Task instructions.
Write out, precisely and in full, each line of the material.

Material.

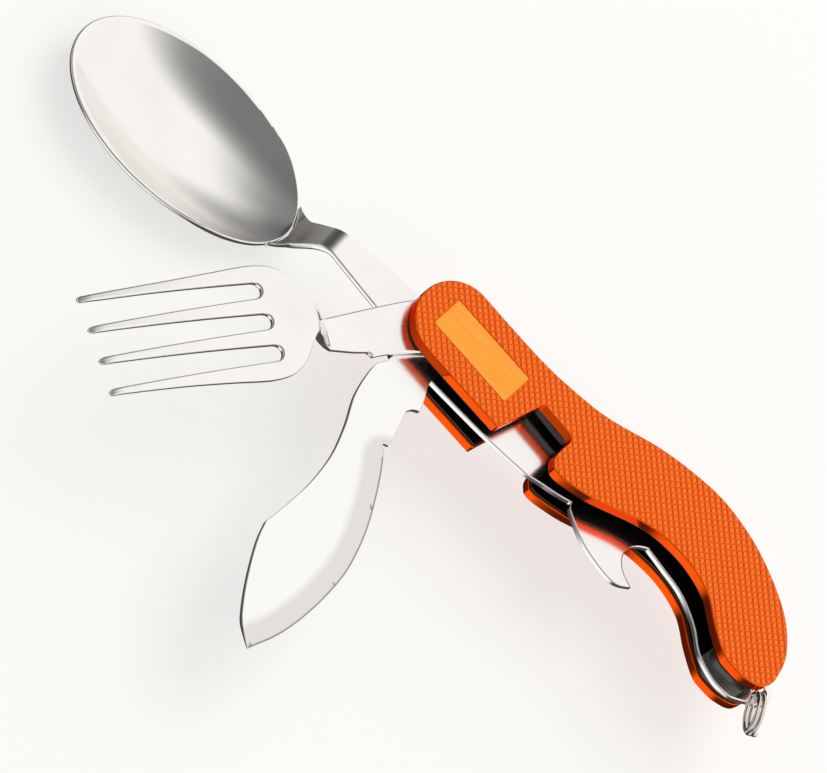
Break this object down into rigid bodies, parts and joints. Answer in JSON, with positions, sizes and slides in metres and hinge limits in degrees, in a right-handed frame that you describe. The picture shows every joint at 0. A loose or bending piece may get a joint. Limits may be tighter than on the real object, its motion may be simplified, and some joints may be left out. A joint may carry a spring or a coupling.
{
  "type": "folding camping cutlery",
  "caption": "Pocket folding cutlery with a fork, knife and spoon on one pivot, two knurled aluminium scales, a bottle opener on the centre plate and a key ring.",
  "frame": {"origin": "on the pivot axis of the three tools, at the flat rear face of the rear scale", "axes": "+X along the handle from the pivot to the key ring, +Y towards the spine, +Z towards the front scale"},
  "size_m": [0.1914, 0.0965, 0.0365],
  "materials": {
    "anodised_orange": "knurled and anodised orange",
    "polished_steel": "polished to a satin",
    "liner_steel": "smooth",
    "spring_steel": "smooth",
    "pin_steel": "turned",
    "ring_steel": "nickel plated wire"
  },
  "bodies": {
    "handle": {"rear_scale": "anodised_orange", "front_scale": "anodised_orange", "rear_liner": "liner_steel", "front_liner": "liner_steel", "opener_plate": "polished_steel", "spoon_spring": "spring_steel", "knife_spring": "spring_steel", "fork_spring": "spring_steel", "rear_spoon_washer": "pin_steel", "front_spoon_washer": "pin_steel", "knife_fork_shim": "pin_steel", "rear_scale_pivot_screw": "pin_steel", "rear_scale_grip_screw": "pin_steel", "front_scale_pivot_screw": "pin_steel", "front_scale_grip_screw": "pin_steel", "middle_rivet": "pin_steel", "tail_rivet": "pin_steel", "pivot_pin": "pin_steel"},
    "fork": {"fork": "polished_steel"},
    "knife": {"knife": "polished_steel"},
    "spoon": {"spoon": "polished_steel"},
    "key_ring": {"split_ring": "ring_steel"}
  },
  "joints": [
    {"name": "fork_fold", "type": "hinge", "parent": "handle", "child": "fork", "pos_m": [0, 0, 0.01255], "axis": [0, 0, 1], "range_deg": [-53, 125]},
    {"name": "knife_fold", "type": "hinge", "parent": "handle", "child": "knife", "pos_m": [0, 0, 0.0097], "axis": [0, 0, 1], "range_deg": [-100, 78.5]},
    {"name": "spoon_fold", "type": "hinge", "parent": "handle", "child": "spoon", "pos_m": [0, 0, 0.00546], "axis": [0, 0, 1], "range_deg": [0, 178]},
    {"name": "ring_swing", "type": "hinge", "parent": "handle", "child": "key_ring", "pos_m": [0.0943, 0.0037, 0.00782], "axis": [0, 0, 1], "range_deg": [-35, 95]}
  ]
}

Answer to the task.
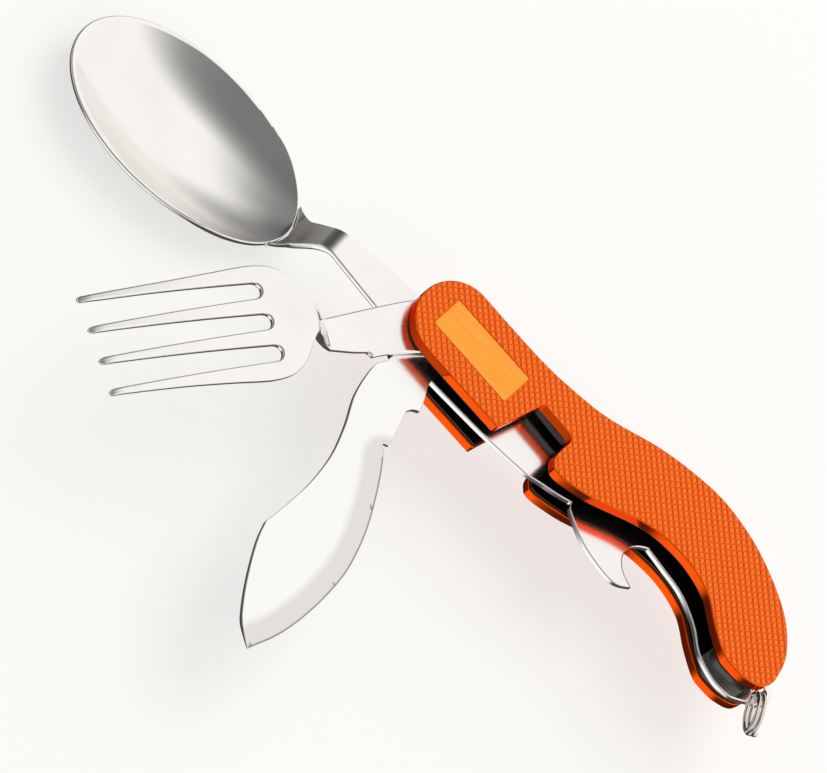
Break this object down into rigid bodies, parts and joints. Answer in JSON, with positions, sizes and slides in metres and hinge limits in degrees, in a right-handed frame that you describe. The picture shows every joint at 0. A loose or bending piece may get a joint. Limits may be tighter than on the real object, its motion may be simplified, and some joints may be left out. A joint may carry a spring or a coupling.
{
  "type": "folding camping cutlery",
  "caption": "Pocket folding cutlery with a fork, knife and spoon on one pivot, two knurled aluminium scales, a bottle opener on the centre plate and a key ring.",
  "frame": {"origin": "on the pivot axis of the three tools, at the flat rear face of the rear scale", "axes": "+X along the handle from the pivot to the key ring, +Y towards the spine, +Z towards the front scale"},
  "size_m": [0.1914, 0.0965, 0.0365],
  "materials": {
    "anodised_orange": "knurled and anodised orange",
    "polished_steel": "polished to a satin",
    "liner_steel": "smooth",
    "spring_steel": "smooth",
    "pin_steel": "turned",
    "ring_steel": "nickel plated wire"
  },
  "bodies": {
    "handle": {"rear_scale": "anodised_orange", "front_scale": "anodised_orange", "rear_liner": "liner_steel", "front_liner": "liner_steel", "opener_plate": "polished_steel", "spoon_spring": "spring_steel", "knife_spring": "spring_steel", "fork_spring": "spring_steel", "rear_spoon_washer": "pin_steel", "front_spoon_washer": "pin_steel", "knife_fork_shim": "pin_steel", "rear_scale_pivot_screw": "pin_steel", "rear_scale_grip_screw": "pin_steel", "front_scale_pivot_screw": "pin_steel", "front_scale_grip_screw": "pin_steel", "middle_rivet": "pin_steel", "tail_rivet": "pin_steel", "pivot_pin": "pin_steel"},
    "fork": {"fork": "polished_steel"},
    "knife": {"knife": "polished_steel"},
    "spoon": {"spoon": "polished_steel"},
    "key_ring": {"split_ring": "ring_steel"}
  },
  "joints": [
    {"name": "fork_fold", "type": "hinge", "parent": "handle", "child": "fork", "pos_m": [0, 0, 0.01255], "axis": [0, 0, 1], "range_deg": [-53, 125]},
    {"name": "knife_fold", "type": "hinge", "parent": "handle", "child": "knife", "pos_m": [0, 0, 0.0097], "axis": [0, 0, 1], "range_deg": [-100, 78.5]},
    {"name": "spoon_fold", "type": "hinge", "parent": "handle", "child": "spoon", "pos_m": [0, 0, 0.00546], "axis": [0, 0, 1], "range_deg": [0, 178]},
    {"name": "ring_swing", "type": "hinge", "parent": "handle", "child": "key_ring", "pos_m": [0.0943, 0.0037, 0.00782], "axis": [0, 0, 1], "range_deg": [-35, 95]}
  ]
}